I believe your view that "fuel cell cars are doomed except as a PR stunt" is very wrong and shortsighted. Here is an article from Foreign Affairs and the CFR. If you know anything about them they are the de facto ruling establishment of the United States and the world. What you read here usually becomes established public policy.
LOVINS: Yeah, views on hydrogen. We bring it in at the end of this book. If you want to know more about my views on it, just go to RMI.org and download "Twenty hydrogen myths," which is under the "Library" section under, I believe, "Energy." Broadly, there are ways to get from here to a hydrogen economy that are profitable at each step, starting now, and can be surprisingly quick. It's still a decades-long process, but as [President of Arete Corporation] Bob Shaw, one of the leading investors in this area, says, those who think the hydrogen economy is impossible should stop interrupting those who are doing it.
Everything is coming along nicely. And the key to it turns out to be in two areas. One is to integrate the deployment of fuel cells in buildings and industry and in mobile--that is, vehicular--uses so that each stream of applications makes the other happen faster. They're not unrelated, and there are some neat ways to relate them that we published five years ago that make everything fit together.

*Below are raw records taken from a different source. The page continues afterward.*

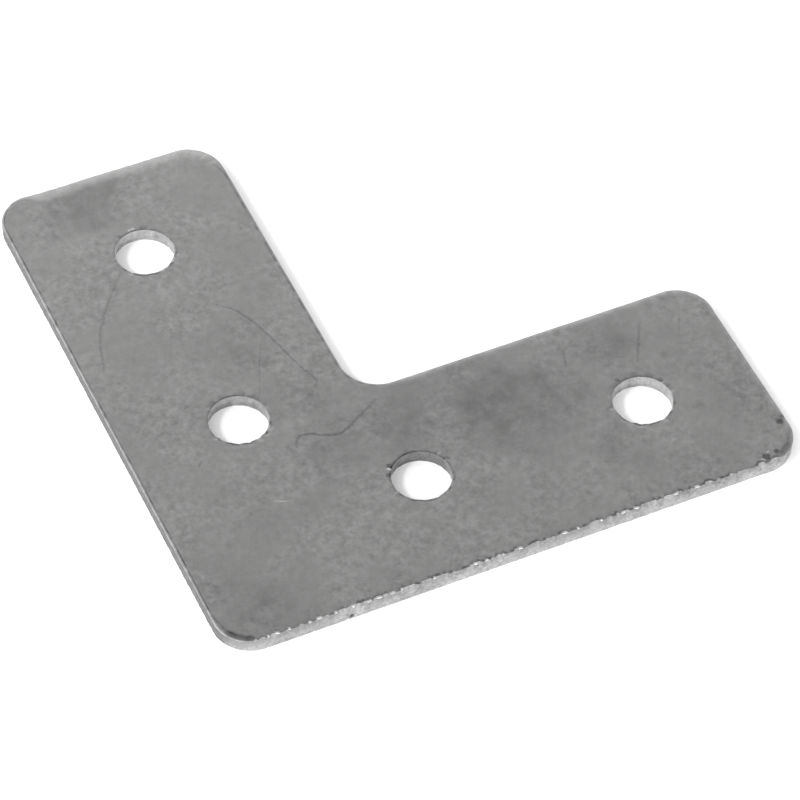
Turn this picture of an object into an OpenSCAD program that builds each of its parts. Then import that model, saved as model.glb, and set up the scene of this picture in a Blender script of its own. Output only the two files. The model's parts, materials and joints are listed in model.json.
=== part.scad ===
// Flat corner brace: one L-shaped plate blanked from steel sheet, with two bolt holes in each arm.
// The outer corner of the plate points to -X and -Y, and the arms run along +X and +Y.
// The origin is on the underside, where the centre lines of the two rows of holes cross.

/* [Plate] */
// Length of each arm, along its outer edge
arm_length = 77; // [70:0.5:120]
// Width of each arm
arm_width = 30; // [24:0.5:40]
// Thickness of the sheet
sheet_thickness = 2; // [1.5:0.1:4]
// Radius of the five outer corners
corner_radius = 4.7; // [2:0.1:10]
// Radius of the fillet in the inner corner
fillet_radius = 5; // [2:0.1:12]

/* [Bolt holes] */
// Diameter of each hole
hole_diameter = 7.5; // [4:0.1:9]
// Distance from the end of an arm to the centre of its outer hole
end_margin = 15; // [10:0.1:20]
// Distance between the two hole centres of an arm
hole_pitch = 30.1; // [16:0.1:36]

/* [Sheared edges] */
// Radius that the shear rolls over the top edge of the outline
edge_roll = 0.5; // [0.1:0.05:0.6]
// Height of the broken zone at the foot of the outline's wall
break_height = 0.6; // [0.2:0.05:0.8]
// Distance that the broken zone draws in under the wall
break_draw = 0.04; // [0.02:0.01:0.2]
// Radius that the punch rolls over the top rim of a hole
rim_roll = 0.2; // [0.05:0.05:0.4]
// Height of the breakout cone at the foot of a hole
breakout_height = 0.6; // [0.2:0.05:0.8]
// Distance that the breakout cone widens a hole at the underside
breakout_widening = 0.12; // [0.02:0.01:0.3]

/* [Hidden] */
$fn = 96;
steel_colour = [0.6, 0.6, 0.59];
// Length by which a cutter runs past the face that it cuts, and a rim or web into the metal it joins
overrun = 1;

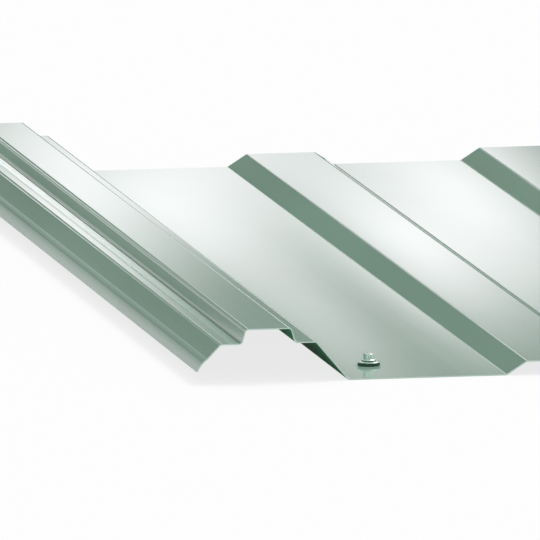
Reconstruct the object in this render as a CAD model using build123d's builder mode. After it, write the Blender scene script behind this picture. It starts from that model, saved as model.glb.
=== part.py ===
from build123d import *
import os

# Trapezoidal roofing sheet, roll formed from one flat strip. X runs across the
# sheet, Y along its ribs and Z up. The origin is on the underside of the middle
# pan, halfway along the sheet. All sizes are in millimetres, and widths and
# heights of the section are taken on the middle of the sheet's thickness.

# Sheet
sheet_length = 1200.0
sheet_thickness = 1.0
cover_width = 700.0  # from one lap rib's centre to the next
bend_radius = 2.5  # inside radius that the rolls leave at a fold

# Lap rib, from its crown outwards
lap_height = 44.0
lap_crown_width = 38.0
riser_run = 3.4
riser_height = 12.0
shoulder_width = 17.6
lap_web_run = 27.0

# Outer side of the covering lap rib, which ends in a curved lip
cover_web_run = 11.0
cover_web_drop = 11.4
lip_radius = 28.0
lip_start_angle = 36.0  # below the horizontal
lip_sweep_angle = 28.0

# Covered lap rib, which slides under the next sheet's covering rib
lap_clearance = 1.0
drain_web_run = 18.5
drain_web_rise = 17.5
drain_floor_run = 28.7
drain_floor_rise = 7.0
drain_curve_radius = 20.0
drain_crown_reach = 14.4  # from the rib's centre to its crown's inner corner
free_edge_height = 8.0

# Low stiffening ribs between the lap ribs
stiffener_count = 2
stiffener_spacing = 207.0
stiffener_height = 10.8
stiffener_crown_width = 60.0
stiffener_web_run = 17.0

# Fixing holes near the front end, one in each of the pans beside the lap ribs
hole_diameter = 6.0
hole_from_lap_rib = 31.0
hole_from_end = 70.0

# Values worked out from those above
shoulder_height = lap_height - riser_height
crown_edge = lap_crown_width / 2
shoulder_inner = crown_edge + riser_run
shoulder_outer = shoulder_inner + shoulder_width
lap_foot = shoulder_outer + lap_web_run
fold_radius = bend_radius + sheet_thickness / 2
hole_spacing = cover_width - 2 * (lap_foot + hole_from_lap_rib)


def inset_corner(before, corner, after, distance):
    """A corner of the line that runs below the given one at an even distance."""
    first = (corner - before).normalized().rotate(Axis.Z, -90)
    second = (after - corner).normalized().rotate(Axis.Z, -90)
    return corner + (first + second) * (distance / (1 + first.dot(second)))


def lap_flank():
    """Corners of a lap rib's inner side, from its crown down to the pan."""
    return [
        Vector(crown_edge, lap_height),
        Vector(shoulder_inner, shoulder_height),
        Vector(shoulder_outer, shoulder_height),
        Vector(lap_foot, 0),
    ]


def covering_rib():
    """Corners of the rib that covers the lap, from the lip's crease to the pan."""
    crease = Vector(-shoulder_outer - cover_web_run, shoulder_height - cover_web_drop)
    outer_side = [
        crease,
        Vector(-shoulder_outer, shoulder_height),
        Vector(-shoulder_inner, shoulder_height),
        Vector(-crown_edge, lap_height),
    ]
    return outer_side + lap_flank()


def stiffeners():
    """Corners of the low ribs, which stand evenly about the sheet's centre."""
    crown_half = stiffener_crown_width / 2
    foot_half = crown_half + stiffener_web_run
    corners = []
    for index in range(stiffener_count):
        centre = (index - (stiffener_count - 1) / 2) * stiffener_spacing
        corners += [
            Vector(centre - foot_half, 0),
            Vector(centre - crown_half, stiffener_height),
            Vector(centre + crown_half, stiffener_height),
            Vector(centre + foot_half, 0),
        ]
    return corners


def covered_rib():
    """Corners of the rib under the lap, from the pan over the drain to the free edge."""
    gap = sheet_thickness + lap_clearance
    crown_left = Vector(-crown_edge, lap_height)
    crown_right, inner, outer, foot = lap_flank()
    nested_outer = inset_corner(inner, outer, foot, gap)
    web = foot - outer
    nested_edge = nested_outer + web * ((nested_outer.Y - free_edge_height) / shoulder_height)
    drain_start = Vector(-lap_foot + drain_web_run, drain_web_rise)
    return [
        Vector(-lap_foot, 0),
        drain_start,
        drain_start + Vector(drain_floor_run, drain_floor_rise),
        Vector(-drain_crown_reach, lap_height - gap),
        inset_corner(crown_left, crown_right, inner, gap),
        inset_corner(crown_right, inner, outer, gap),
        nested_outer,
        nested_edge,
    ]


# The section is drawn as the middle line of the strip and thickened evenly.
to_covering_rib = Vector(-cover_width / 2, sheet_thickness / 2)
to_covered_rib = Vector(cover_width / 2, sheet_thickness / 2)
to_stiffeners = Vector(0, sheet_thickness / 2)
covering_corners = [corner + to_covering_rib for corner in covering_rib()]
stiffener_corners = [corner + to_stiffeners for corner in stiffeners()]
covered_corners = [corner + to_covered_rib for corner in covered_rib()]
corners = covering_corners + stiffener_corners + covered_corners
fold_radii = [fold_radius] * (len(corners) - 2)
drain_curve_index = len(covering_corners) + len(stiffener_corners) + 1
fold_radii[drain_curve_index] = drain_curve_radius

with BuildPart() as corrugated_sheet:
    with BuildSketch(Plane.XZ) as section:
        with BuildLine() as middle_line:
            folds = FilletPolyline(*corners, radius=fold_radii)
            lip_direction = Vector(-1, 0).rotate(Axis.Z, lip_start_angle)
            JernArc(folds @ 0, lip_direction, lip_radius, lip_sweep_angle)
            offset(amount=sheet_thickness / 2, side=Side.BOTH)
        make_face()
    extrude(amount=sheet_length / 2, both=True)
    with Locations((0, hole_from_end - sheet_length / 2)):
        with GridLocations(hole_spacing, 0, 2, 1):
            Hole(hole_diameter / 2)
corrugated_sheet.part.label = "corrugated_sheet"

os.makedirs("parts", exist_ok=True)
export_step(corrugated_sheet.part, "parts/corrugated_sheet.step")
print("strip width before rolling", round(middle_line.wires()[0].length / 2, 1))
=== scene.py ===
# %% [markdown]
# A roofing sheet with tall lap ribs
#
# This lesson dresses one roll-formed roofing sheet: a strip of coated steel, one millimetre thick, that
# rolls have folded into flat pans, two low stiffening ribs and two tall ribs at its sides. The folded
# shape is already finished in CAD, with every bend at its real radius, so nothing is modelled over it.
# What is left for this script is the camera, the light, the paint on both faces, the bare steel at the
# cut ends, and the roofing screws that sit in the two fixing holes.
#
# The first step loads that shape. Its mesh stays as it is from here on, and its box is kept, because
# the places of the sheet's two ends are read from it.

# %% Load the sheet
import math

import bmesh
import bpy
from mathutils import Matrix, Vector


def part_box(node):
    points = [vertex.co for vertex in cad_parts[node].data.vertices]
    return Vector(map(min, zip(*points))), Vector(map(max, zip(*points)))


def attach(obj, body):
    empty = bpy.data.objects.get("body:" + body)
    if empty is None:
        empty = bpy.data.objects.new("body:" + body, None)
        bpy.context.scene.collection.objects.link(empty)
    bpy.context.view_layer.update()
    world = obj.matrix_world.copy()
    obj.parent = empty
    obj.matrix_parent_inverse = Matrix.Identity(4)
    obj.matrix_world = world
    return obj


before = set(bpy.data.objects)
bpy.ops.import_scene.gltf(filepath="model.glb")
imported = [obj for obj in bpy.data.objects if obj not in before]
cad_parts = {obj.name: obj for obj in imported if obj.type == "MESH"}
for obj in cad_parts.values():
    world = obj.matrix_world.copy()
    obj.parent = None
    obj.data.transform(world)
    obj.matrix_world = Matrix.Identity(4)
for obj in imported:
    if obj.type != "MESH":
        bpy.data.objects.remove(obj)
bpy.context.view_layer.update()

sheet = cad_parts["corrugated_sheet"]
low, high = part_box("corrugated_sheet")
print("sheet, in millimetres:", [round(1000 * side) for side in high - low])

# %% [markdown]
# Sizes
#
# All of Blender's lengths here are metres. A roofing sheet is drawn in millimetres, so one small name,
# mm, turns a number from a drawing into metres. Three sizes and the places of the two ends are all that
# the finish needs to know about the sheet itself.

# %% Sizes of the sheet
mm = 0.001
sheet_thickness = 1.0 * mm
hole_spacing = 504 * mm  # from one fixing hole to the other, across the sheet
hole_from_end = 70 * mm
front_end = low.y
back_end = high.y
print("holes at x = +-", hole_spacing / 2, "and y =", round(front_end + hole_from_end, 3))

# %% [markdown]
# The camera
#
# The picture that this sheet is modelled on is almost free of perspective: lines that run along the
# ribs stay parallel. An orthographic camera would do that, but a very long lens from far away does it
# too, and keeps the slight narrowing that a real lens leaves. The camera looks along the ribs from a
# little to the left and a little above. It is placed by two angles and a distance from the point that
# the middle of the picture shows, and the focal length follows from how much of the sheet is in view.

# %% Camera
view_azimuth = math.radians(-11.12)
view_elevation = math.radians(8.57)
view_distance = 20.0
view_width = 0.443  # what the picture's width shows, at that distance
view_target = Vector((-0.3488, front_end, 0.0934))
sensor_width = 36.0
farthest_seen = 200.0

to_camera = Vector((
    math.sin(view_azimuth) * math.cos(view_elevation),
    -math.cos(view_azimuth) * math.cos(view_elevation),
    math.sin(view_elevation),
))
camera_data = bpy.data.cameras.new("camera")
camera_data.sensor_width = sensor_width
camera_data.lens = sensor_width * view_distance / view_width
camera_data.clip_end = farthest_seen
camera = bpy.data.objects.new("camera", camera_data)
camera.location = view_target + to_camera * view_distance
camera.rotation_euler = to_camera.to_track_quat("Z", "Y").to_euler()
bpy.context.scene.collection.objects.link(camera)
bpy.context.scene.camera = camera
bpy.context.scene.view_settings.view_transform = "Standard"
print("focal length", round(camera_data.lens), "mm, camera at", [round(v, 2) for v in camera.location])

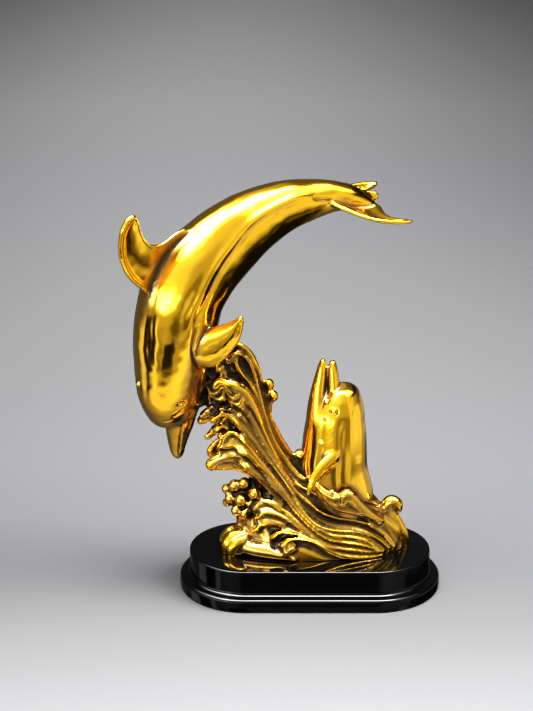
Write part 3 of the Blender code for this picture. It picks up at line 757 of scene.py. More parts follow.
# %% Ribs of the wave
CREST_HEIGHT = 0.9  # how far a rib's crest stands over its line
RISE = math.radians(20)  # what stands off the shell also rises, by this angle
CREST_EDGE = [
    (0, 66, -4), (-9, 73, -8), (-18, 83, -9), (-26, 98, -8), (-32, 111, -7), (-38, 124, -7), (-42, 138, -7),
    (-43, 149, -6), (-46, 161, -4), (-51, 171, -3), (-58, 177), (-66, 178, 2),
]
CREST = [
    (-2, 65, 1), (-9, 70), (-15, 76), (-22, 86), (-28, 96), (-33, 107), (-38, 123), (-42, 138, 1),
    (-45, 148, 1), (-48, 157, 2), (-52, 166, 3), (-58, 172, 5), (-64, 171, 6), (-67, 166, 6),
]
PLUME = [
    [
        (2, 61), (-5, 66), (-11, 71, -1), (-19, 80, -1), (-26, 90, -1), (-31, 100, -1), (-35, 111, -1),
        (-39, 122, -1), (-42, 131, -1), (-46, 140, -1), (-50, 147), (-56, 154, 1), (-60, 161, 3),
        (-62, 168, 3),
    ],
    [
        (72, 6), (66, 16), (56, 26), (40, 38), (24, 43), (12, 48), (2, 56), (-7, 60), (-15, 66), (-22, 75),
        (-28, 85), (-33, 95), (-38, 107), (-42, 119, 1), (-46, 129, 2), (-51, 138, 4), (-58, 144, 7),
        (-66, 145, 12), (-75, 146, 15), (-78, 142, 15),
    ],
    [
        (66, 5), (57, 15), (49, 20), (41, 23), (30, 25), (20, 26), (10, 29), (2, 34), (-5, 41), (-10, 47),
        (-14, 53), (-19, 61), (-25, 69), (-32, 78), (-40, 87, 1), (-47, 95, 3), (-53, 102, 6),
        (-60, 110, 10), (-67, 115, 13), (-75, 116, 15), (-80, 112, 15),
    ],
    [
        (58, 4), (50, 9), (40, 13), (30, 15), (20, 17), (11, 20), (3, 26), (-5, 33), (-13, 41), (-19, 48),
        (-24, 55), (-29, 62, 1), (-35, 69, 2), (-41, 76, 4), (-47, 82, 7), (-53, 87, 10), (-60, 90, 13),
        (-67, 91, 15), (-74, 88, 15),
    ],
]
LIP = [
    (-24, 46), (-29, 51), (-34, 58, 1), (-40, 65, 3), (-46, 71, 6), (-53, 76, 10), (-61, 79, 13),
    (-70, 80, 15), (-78, 77, 15), (-82, 74, 14),
]
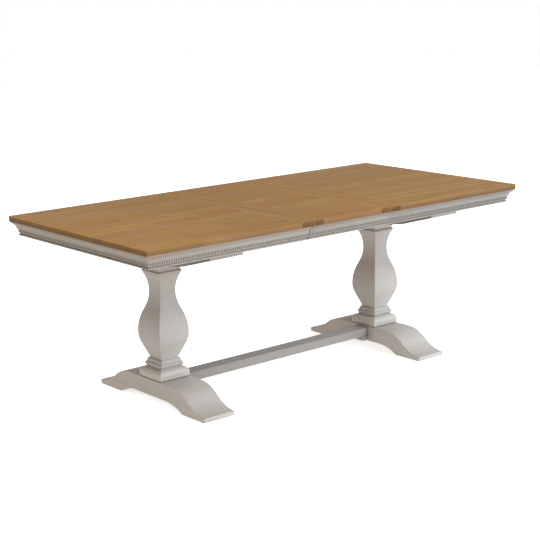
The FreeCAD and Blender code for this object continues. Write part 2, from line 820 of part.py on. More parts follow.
def foot_glides():
    """Flat glides under the pads, at both edges of each toe and near each arch."""
    glides = []
    near_end = foot_length / 2 - glide_inset
    near_arch = foot_length / 2 - pad_length + glide_inset
    across = foot_width / 2 - glide_inset
    for y in (-near_end, -near_arch, near_arch, near_end):
        for side in (-across, across):
            x = -pedestal_x + side
            glides.append(box(x - glide_width / 2, x + glide_width / 2, y - glide_length / 2,
                              y + glide_length / 2, 0, glide_thickness))
    return glides


def stretcher_tenon(clearance):
    """The left tenon of the stretcher; with a clearance, its mortise in the foot."""
    x_high = -pedestal_x + foot_width / 2
    reach_y = stretcher_width / 2 - tenon_shoulder + clearance
    return box(x_high - tenon_length - clearance, x_high, -reach_y, reach_y,
               stretcher_bottom + tenon_shoulder - clearance, stretcher_top - tenon_shoulder + clearance)


def stretcher():
    x_end = pedestal_x - foot_width / 2
    bar = box(-x_end, x_end, -stretcher_width / 2, stretcher_width / 2, stretcher_bottom, stretcher_top)
    long_edges = [edge for edge in bar.Edges if near(edge.BoundBox.XLength, 2 * x_end)]
    bar = bar.makeChamfer(stretcher_bevel, long_edges)
    left = stretcher_tenon(0)
    return bar.fuse([left, swapped_left_right(left)]).removeSplitter()


def cleat():
    """The block on the foot that the stretcher's end rests on."""
    x_low = -pedestal_x + foot_width / 2
    return box(x_low, x_low + cleat_length, -cleat_width / 2, cleat_width / 2,
               stretcher_bottom - cleat_height, stretcher_bottom)


def fixing_plate():
    """A steel plate under the stretcher, beside the cleat."""
    x_low = -pedestal_x + foot_width / 2 + cleat_length
    return box(x_low, x_low + plate_length, -plate_width / 2, plate_width / 2,
               stretcher_bottom - plate_thickness, stretcher_bottom)


def plate_screws():
    x_low = -pedestal_x + foot_width / 2 + cleat_length
    places = [x_low + plate_length * share for share in end_screw_shares]
    low = stretcher_bottom - plate_thickness
    return [screw(Vector(x, 0, low), plate_thickness + screw_bite) for x in places]


def tie_rod_hardware():
    """A threaded rod through the pedestal, with a washer and a nut at each end."""
    low_seat = foot_bottom + arch_rise + recess_depth
    high_seat = bearer_top - recess_depth
    low_end = low_seat - washer_thickness - nut_height - rod_end
    high_end = high_seat + washer_thickness + nut_height + rod_end
    rod = rod_along_z(rod_radius, -pedestal_x, 0, low_end, high_end)
    corner = nut_flats / 2 / math.cos(math.pi / nut_sides)
    nuts = []
    washers = []
    for washer_low, nut_low in ((low_seat - washer_thickness, low_seat - washer_thickness - nut_height),
                                (high_seat, high_seat + washer_thickness)):
        washer = rod_along_z(washer_radius, -pedestal_x, 0, washer_low, washer_low + washer_thickness)
        washers.append(washer.cut(rod))
        corners = ring_of_points(corner, nut_sides, Vector(-pedestal_x, 0, nut_low))
        nuts.append(polygon_prism(corners, Vector(0, 0, nut_height)).cut(rod))
    return rod, nuts, washers


def both_ends(solids):
    return list(solids) + [swapped_left_right(solid) for solid in solids]


def make_base():
    keep_both_ends("baluster", baluster())
    keep_both_ends("plinth", plinth())
    keep_both_ends("bearer", bearer().cut(bearer_head_sockets()))
    keep_both_ends("foot", foot())
    keep_both_ends("stretcher_cleat", cleat())
    bolts = rail_bolts()
    for name in ("front_rail", "back_rail"):
        pieces[name] = [pieces[name][0].cut(both_ends(bolts))]
    keep("rail_bolts", *both_ends(bolts))
    screws = plate_screws()
    keep("stretcher", stretcher().cut(both_ends(screws)))
    keep("stretcher_plates", *both_ends([fixing_plate().cut(screws)]))
    keep("plate_screws", *both_ends(screws))
    rod, nuts, washers = tie_rod_hardware()
    keep("tie_rods", *both_ends([rod]))
    keep("tie_rod_nuts", *both_ends(nuts))
    keep("tie_rod_washers", *both_ends(washers))
    keep("foot_glides", *both_ends(foot_glides()))


def write_pieces():
    for name, solids in pieces.items():
        shape = solids[0] if len(solids) == 1 else Part.makeCompound(solids)
        shape.exportStep("parts/" + name + ".step")
        print(name, "solids", len(shape.Solids), "faces", len(shape.Faces), "valid", shape.isValid())
    print("pieces", len(pieces))


make_oak_top()
make_cornice()
make_slides()
make_base()
write_pieces()
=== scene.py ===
# %% [markdown]
# # An extending dining table in oak and greige paint
# The real table is an oak top in three sections over a painted cornice, on two square
# balusters that stand on bracket feet. The construction already holds every piece at its
# true size and place, and this script moves none of them. It dresses them instead: the
# painted pieces get soft arrises, the cornice and the cross bearers get the last of their
# shape, the dentils are set out tooth by tooth, and every surface gets a finish made of
# nodes. Everything is in metres, with Z up.

# %% Load the construction
import json
import math

import bmesh
import bpy
from mathutils import Matrix, Vector

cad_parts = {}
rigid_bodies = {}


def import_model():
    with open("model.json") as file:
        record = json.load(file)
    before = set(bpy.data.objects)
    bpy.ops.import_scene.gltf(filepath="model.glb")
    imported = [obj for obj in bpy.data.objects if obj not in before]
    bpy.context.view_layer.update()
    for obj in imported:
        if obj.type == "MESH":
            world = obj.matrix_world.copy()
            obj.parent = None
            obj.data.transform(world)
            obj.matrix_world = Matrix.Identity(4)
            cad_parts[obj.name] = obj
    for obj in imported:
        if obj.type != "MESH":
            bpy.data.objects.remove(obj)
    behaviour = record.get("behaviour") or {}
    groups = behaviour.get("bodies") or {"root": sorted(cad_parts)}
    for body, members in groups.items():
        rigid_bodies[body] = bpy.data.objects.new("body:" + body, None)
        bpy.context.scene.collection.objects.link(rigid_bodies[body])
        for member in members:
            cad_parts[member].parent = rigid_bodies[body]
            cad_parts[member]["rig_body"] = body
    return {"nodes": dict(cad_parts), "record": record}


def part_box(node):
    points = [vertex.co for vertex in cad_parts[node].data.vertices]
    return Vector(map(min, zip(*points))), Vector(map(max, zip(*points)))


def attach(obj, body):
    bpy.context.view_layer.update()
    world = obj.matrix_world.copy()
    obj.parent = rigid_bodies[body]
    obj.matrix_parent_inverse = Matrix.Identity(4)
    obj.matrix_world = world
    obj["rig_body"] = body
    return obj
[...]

Secondly, the very efficient vehicles that are ready for the hydrogen speed up this process enormously. For example, in the SUV I described, the virtual design--that was originally designed as a 114-mile-a-gallon fuel cell version. The fuel cell gets three times smaller, so you can afford it many years earlier. The tanks get three times smaller, so they package--that is, they fit--with lots of room left for people and cargo. And you don't need a breakthrough in storage, you don't need very high-pressure tanks, and it all works fine with off-the-shelf technology. So it seems to me a lot of the things pushed recently by the Academy, by, I'm ashamed to say, the American Physical Society, of which I'm a member, simply got it wrong by not looking at a recent developments in material science and vehicle technology.